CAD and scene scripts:
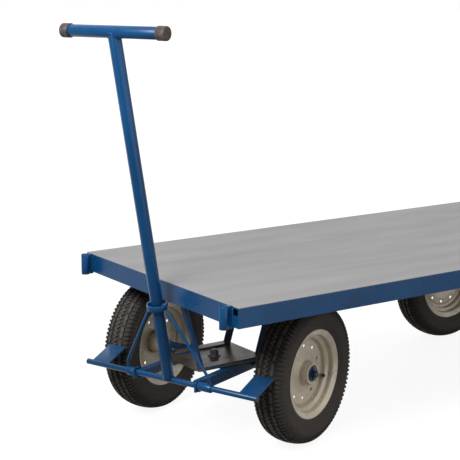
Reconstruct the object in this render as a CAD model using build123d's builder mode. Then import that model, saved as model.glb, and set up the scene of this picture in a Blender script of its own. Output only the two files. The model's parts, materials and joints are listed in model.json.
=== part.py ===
from build123d import *
import os
from math import atan2, cos, hypot, radians, sin, sqrt

# Platform trolley: a flat deck on four pneumatic wheels. The front pair turns on a bogie under
# a king bolt, and the T-handle tips on the bogie's crossbar: upright, its two brake plates
# press on the front tyres. Millimetres and degrees, +X forward, +Y left, +Z up. The origin is
# the middle of the whole trolley on the floor.

# ---- driving dimensions -------------------------------------------------------------------

# deck
deck_length = 1650.0
deck_width = 800.0
deck_top = 472.5
sheet_thickness = 2.0
beam_depth = 53.0
beam_flange = 25.0
beam_wall = 4.0
cross_size = 40.0
cross_wall = 3.0
deck_front = 191.5            # from the king bolt forward to the deck's front edge
socket_length = 60.0
socket_radius = 12.0
socket_bore = 10.0
socket_y = 368.0
socket_top = 474.0
socket_standoff = 11.0        # between the beam's face and the socket
socket_spacer = 12.0          # width of the bar that fills it
end_tab_height = 28.0         # the tab that half closes a side beam's end
end_tab_thickness = 3.0

# turntable and straps
strap_width = 30.0
strap_thickness = 5.0
strap_y = 80.0
rear_strap_y = 265.0
strap_bottom_half = 100.0
strap_splay = 0.3             # outward lean of a strap's leg, per unit of height
plate_length = 230.0
plate_width = 196.0
plate_thickness = 5.0
plate_top = 218.0
plate_corner = 8.0
king_radius = 8.0
king_nut_width = 22.0         # across flats
king_nut_height = 13.0
king_nut_turn = 15.0
king_bolt_end = 3.0           # past the nut
king_head_height = 10.0
king_washer_radius = 18.5
king_washer_thickness = 3.0

# bogie
steer_rest = 20.6             # the bogie stands turned this far to the left
trail = 62.0                  # front axle behind the king bolt
front_half_track = 261.4
member_height = 30.0
member_top = 210.0
member_flange = 20.0
member_wall = 4.0
member_faces = {"left": 95.0, "right": 112.0}     # outer faces, from the bogie's centre line
member_tail = 25.0            # past the axle
member_gap = 2.0              # behind the crossbar
bogie_plate_thickness = 6.0
bogie_plate_back = 45.0
bogie_plate_front = 60.0
thrust_radius = 55.0
thrust_thickness = 2.7
bracket_thickness = 6.0       # the bearing plate on each member's outer face
bracket_length = 34.0
bracket_front = 13.0          # past the crossbar's axis
bracket_bottom = 186.0
bracket_top = 215.0
bracket_corner = 5.0

# handle
pivot_x = 211.0               # crossbar ahead of the king bolt
pivot_z = 202.0
crossbar_radius = 8.0
crossbar_half = 292.6
handle_lean = 12.3
handle_length = 969.6
handle_radius = 16.85
handle_wall = 2.6
tee_radius = 15.75
tee_half = 167.0              # to the caps' ends
cap_radius = 18.25
cap_length = 26.0
cap_end = 3.0
cap_edge = 3.0
ring_height = 223.0           # up the handle from the crossbar
ring_radius = 29.0
ring_wall = 4.5
ring_band = 15.0
ring_lug = 6.0                # width of the two lugs that hold it to the handle
rod_radius = 4.25
rod_foot_y = 139.0
rod_knee = 32.0               # height at which a rod turns down onto its sleeve
rod_bend = 14.0
sleeve_radius = 12.0
sleeve_outer_y = 144.0
tube_foot = 6.5               # the handle tube's lower end, above the crossbar's axis
brake_places = {"left": 264.0, "right": -244.0}   # middles of the two plates
brake_width = 58.0
brake_thickness = 5.0
brake_slope = 21.0
brake_gap = 0.8               # left between the brake plate and the tyre

# wheels and axles
tyre_radius = 200.0
rear_axle_back = 1228.0       # rear axle behind the king bolt
rear_half_track = 352.0
axle_radius = 10.0
axle_overhang = 45.6          # axle end outside the wheel's centre plane
axle_chamfer = 1.5
hub_radius = 30.0
hub_bore = 21.0
hub_half = 31.0
bearing_length = 20.0
rim_wall = 2.5
valve_radius = 4.0
valve_length = 50.0
valve_foot = 115.0            # radius at which it leaves the inner tube's middle
valve_tilt = 58.8             # leaning outboard, from the axle's direction
valve_hole_radius = 5.2
front_turns = {"left": 160.5, "right": 171.5}     # where each wheel has stopped
rear_turn = 60.0
washer_radius = 22.0
washer_thickness = 3.0
collar_radius = 16.0
collar_length = 12.0
pin_radius = 2.0
pin_half = 17.0
disc_hole_circle = 75.5
disc_hole_radius = 4.5
disc_holes = 10

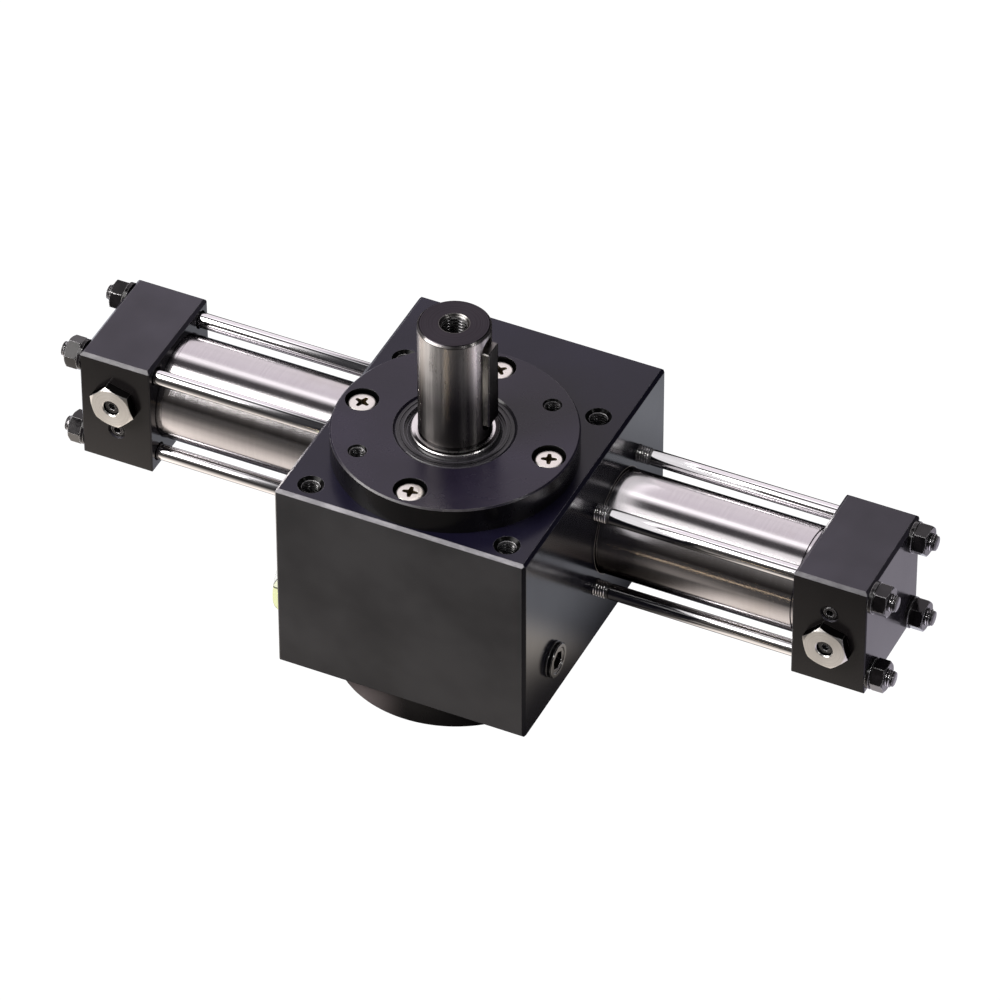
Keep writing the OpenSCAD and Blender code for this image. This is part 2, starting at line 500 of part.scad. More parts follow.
housing();
top_cover();
top_cover_screws();
bottom_cover();
bottom_cover_screws();
top_cover_oring();
bottom_cover_oring();
shaft_seal();
seal_garter_spring();
upper_bearing_outer_ring();
lower_bearing_outer_ring();
rack_guide_shoe();
left_barrel();
right_barrel();
left_barrel_orings();
right_barrel_orings();
left_end_cap();
right_end_cap();
left_tie_rods();
right_tie_rods();
left_rod_washers();
right_rod_washers();
left_rod_nuts();
right_rod_nuts();
left_cushion_cartridge();
right_cushion_cartridge();
left_check_plug();
right_check_plug();
left_check_ball();
right_check_ball();
drain_plug();
drain_plug_washer();
sight_glass();
sight_glass_oring();
output_shaft();
shaft_key();
upper_bearing_inner_ring();
lower_bearing_inner_ring();
upper_bearing_balls();
upper_bearing_cage();
lower_bearing_balls();
lower_bearing_cage();
rack();
left_piston();
right_piston();
left_piston_seal();
right_piston_seal();
left_piston_guide_rings();
right_piston_guide_rings();
left_cushion_spear();
right_cushion_spear();
left_cushion_needle();
right_cushion_needle();
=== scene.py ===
import math

import bmesh
import bpy
from mathutils import Matrix, Vector


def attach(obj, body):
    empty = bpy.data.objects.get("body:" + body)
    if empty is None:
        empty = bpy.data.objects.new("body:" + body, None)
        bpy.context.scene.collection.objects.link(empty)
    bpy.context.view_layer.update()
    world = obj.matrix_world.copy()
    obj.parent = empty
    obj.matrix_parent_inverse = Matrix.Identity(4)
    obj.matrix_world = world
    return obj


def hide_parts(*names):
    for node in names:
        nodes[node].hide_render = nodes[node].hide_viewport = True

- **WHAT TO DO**
The required output is the exact run of lines from the beginning of the listing above to the line that contains "end_tab_thickness = 3.0", inclusive of both.

- **CORRECT RESULT**
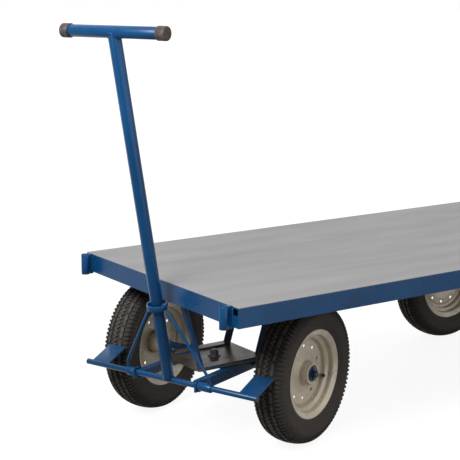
Reconstruct the object in this render as a CAD model using build123d's builder mode. Then import that model, saved as model.glb, and set up the scene of this picture in a Blender script of its own. Output only the two files. The model's parts, materials and joints are listed in model.json.
=== part.py ===
from build123d import *
import os
from math import atan2, cos, hypot, radians, sin, sqrt

# Platform trolley: a flat deck on four pneumatic wheels. The front pair turns on a bogie under
# a king bolt, and the T-handle tips on the bogie's crossbar: upright, its two brake plates
# press on the front tyres. Millimetres and degrees, +X forward, +Y left, +Z up. The origin is
# the middle of the whole trolley on the floor.

# ---- driving dimensions -------------------------------------------------------------------

# deck
deck_length = 1650.0
deck_width = 800.0
deck_top = 472.5
sheet_thickness = 2.0
beam_depth = 53.0
beam_flange = 25.0
beam_wall = 4.0
cross_size = 40.0
cross_wall = 3.0
deck_front = 191.5            # from the king bolt forward to the deck's front edge
socket_length = 60.0
socket_radius = 12.0
socket_bore = 10.0
socket_y = 368.0
socket_top = 474.0
socket_standoff = 11.0        # between the beam's face and the socket
socket_spacer = 12.0          # width of the bar that fills it
end_tab_height = 28.0         # the tab that half closes a side beam's end
end_tab_thickness = 3.0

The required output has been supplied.